From the Barbara Ehrenreich article on Alternet.org
http://alternet.org/story/39273/
A new study from the Brookings Institute documents the “ghetto tax,” or higher cost of living in low-income urban neighborhoods. It comes at you from every direction, from food prices to auto insurance. A few examples from this study, by Matt Fellowes, that covered 12 American cities:
* Poor people are less likely to have bank accounts, which can be expensive for those with low balances, and so they tend to cash their pay checks at check-cashing businesses, which in the cities surveyed, charged $5 to $50 for a $500 check.
* Nationwide, low-income car buyers, defined as people earning less than $30,000 a year, pay two percentage points more for a car loan than more affluent buyers.
* Low-income drivers pay more for car insurance. In New York, Baltimore and Hartford, they pay an average $400 more a year to insure the exact same car and driver risk than wealthier drivers.

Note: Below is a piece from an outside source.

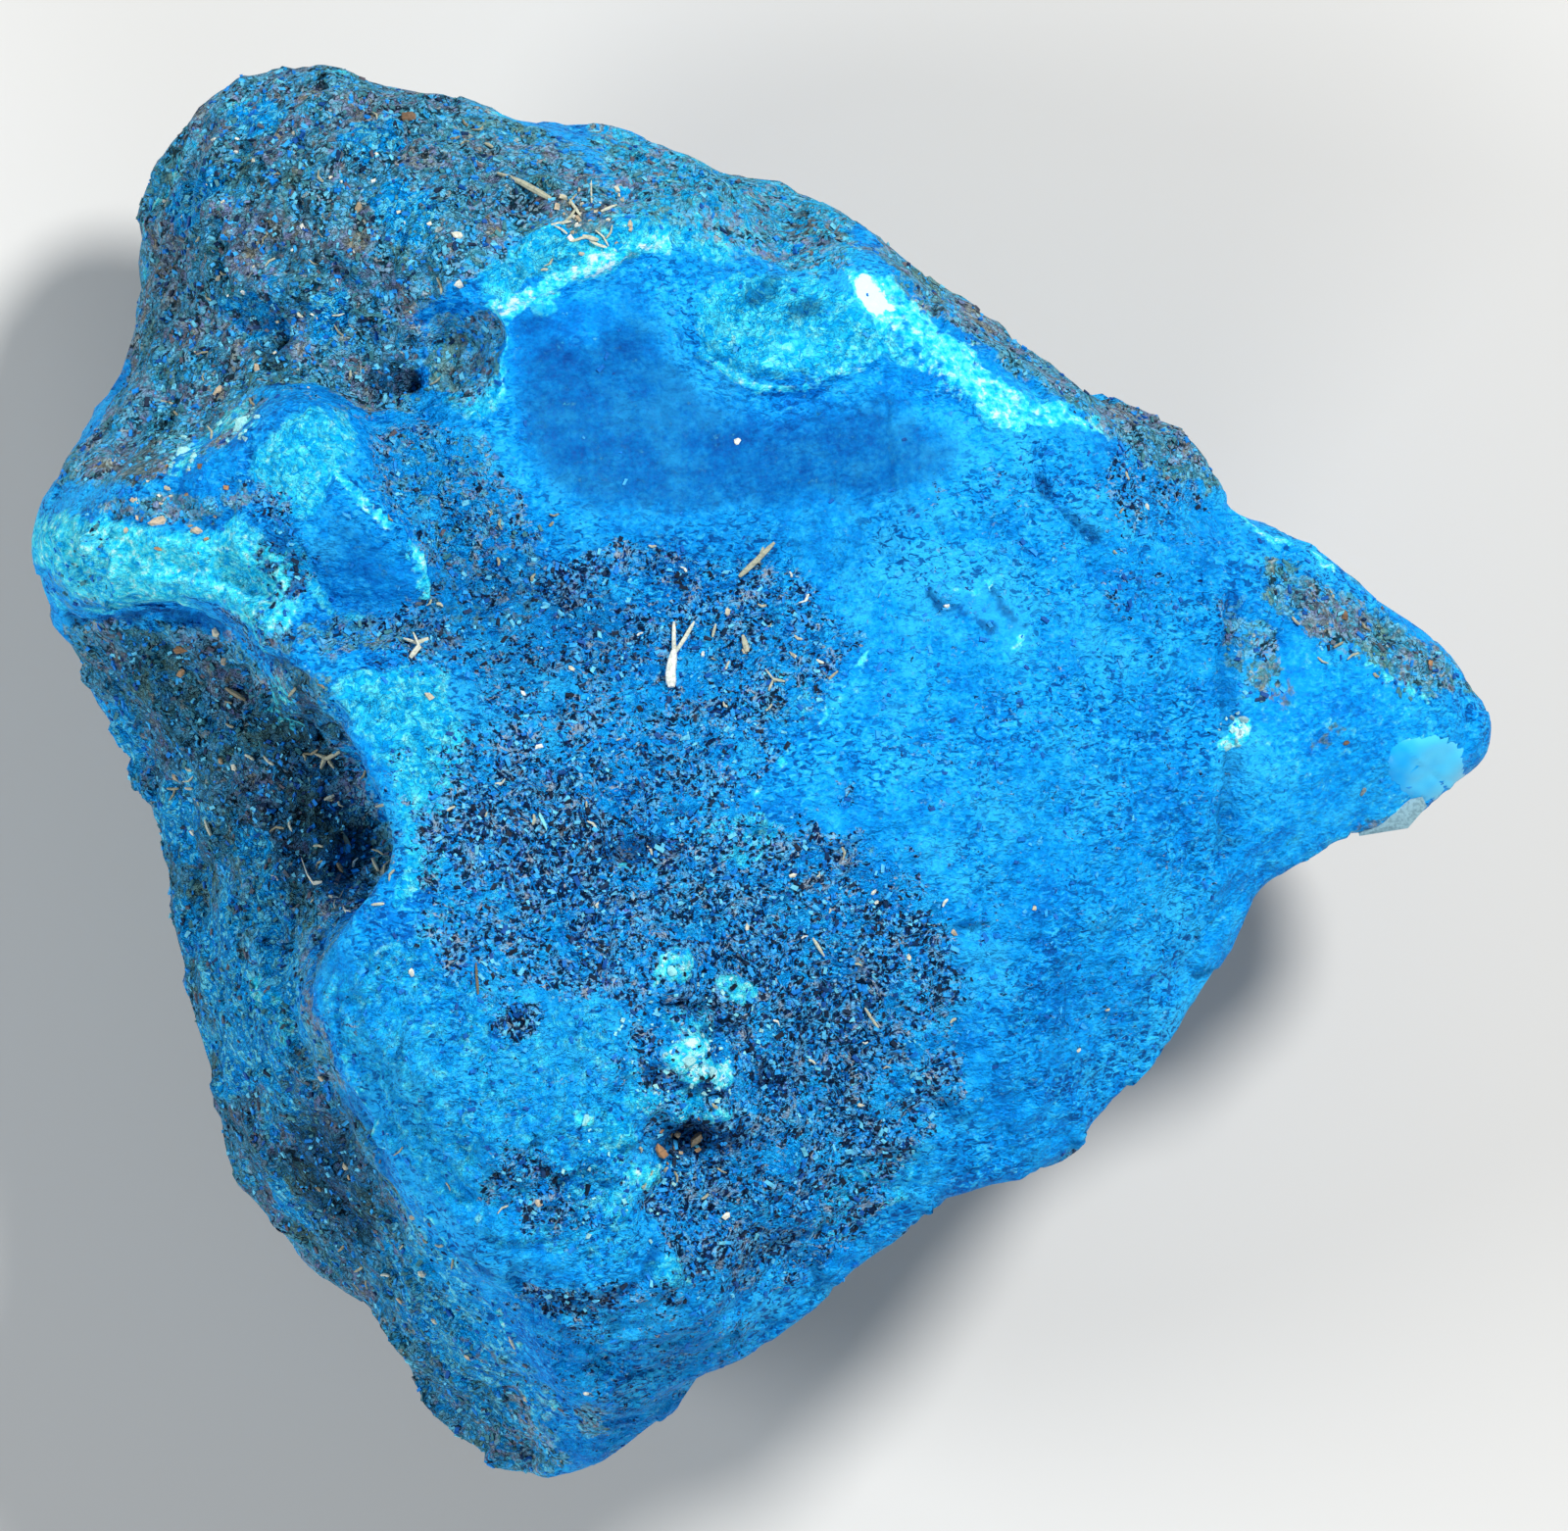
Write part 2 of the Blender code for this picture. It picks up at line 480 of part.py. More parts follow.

* Poorer people pay an average of one percentage point more in mortgage interest.
* They are more likely to buy their furniture and appliances through pricey rent-to-own businesses. In Wisconsin, the study reports, a $200 rent-to-own TV set can cost $700 with the interest included.
* They are less likely to have access to large supermarkets and hence to rely on the far more expensive, and lower quality offerings, of small grocery and convenience stores.